Exactly, and then potentially even a replacement Bretagne team could have come out of the ashes and poached B&B’s regional riders…. something/anything is better than losing this team entirely for 2023. Even if the region was able to start creating a tier 3 (or pro-am) team in September 2022 to at least scoop up some of the regional sponsorship funds before they found other uses, this would be better than the current situation.
I’m not terribly familiar with French labor laws, so I’m curious how this collapse affects the riders still under contract? What recourse do they have in terms of recovering wages they would have received?
There are the employment laws, but also the French pro cycling “Ligue” has rules too and riders under contract are supposed to be paid… but if the team structure has no revenue, there’s no money to pay out etc.
Sometimes we see riders go to another team and their wages can still be paid, perhaps in part, by the old team if there is money left.
My last post.

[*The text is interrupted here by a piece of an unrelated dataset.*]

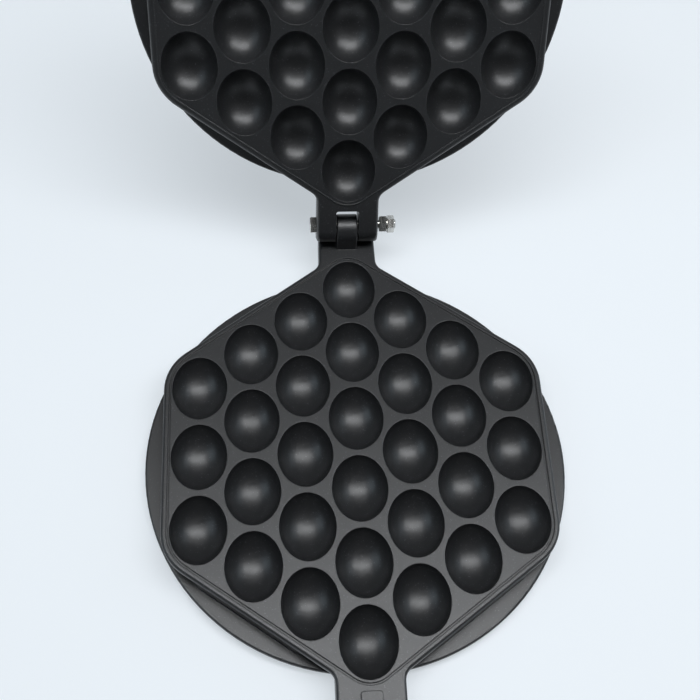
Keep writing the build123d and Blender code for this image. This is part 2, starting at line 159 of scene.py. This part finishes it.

Inrng is right, it can happen to anyone, and to build on his point, if it can happen in this region, a region that is cycling mad and even financially supported the team…
We really need to have UCI or ASO or other guidance to build the strength of the group. Personally, I’d prefer the for-profit organisers to step up and work together to help behind the scenes all teams that need it. Note, I’m not saying give them money… but in this case clearly PCE needed better advice. They dropped the ball in a big way.
But aren’t a l l the team owners and managers wheeler-dealers in one way or another? There’s ample proof on INRNG of the sugar-daddy’s role in procycling.
Quillot was already damaged goods so questions were always going to be asked, and proof required. – The UCI was already on guard.
It would have been fantastic to have a true luxury brand of a prestigious corporation in the peloton, though I suspect it was only the prospect of a women’s team that got them to the table and so Pineau had to pick this up, perhaps on Quillot’s insistence.
-Perhaps now is the time for one of the properly-managed French teams to go calling and to pick up on that supposed promise of women’s sponsorship, although some of the marquee names have already gone to other new set-ups that aren’t full-on women’s teams (thinking of Pauline Ferrand-Prevot who’s gone freelancing at Ineos off-road,for a start)
Having a look at the B&B website before it evaporates and struck that personnel lists only riders, with no mention of finance, HR, admin, PR, logistics, medical and all the rest that is frequently shown on team websites. I know they don’t have the budget of Ineos, not even Arkéa…but to see no organisation structure is surprising. After all it doesn’t cost to put names, roles and photos on a site. Were Pineau and a handful of others trying to do too much without the required competences?
This from the UCI list of approved WT teams for the next three year period;
“TEAM DSM (DSM – NED) – the Licence Commission has made the second and third years of the licence conditional on the provision, during the season, of additional documents related to the financial criterion”
– Will this raise the hopes of anyone just relegated?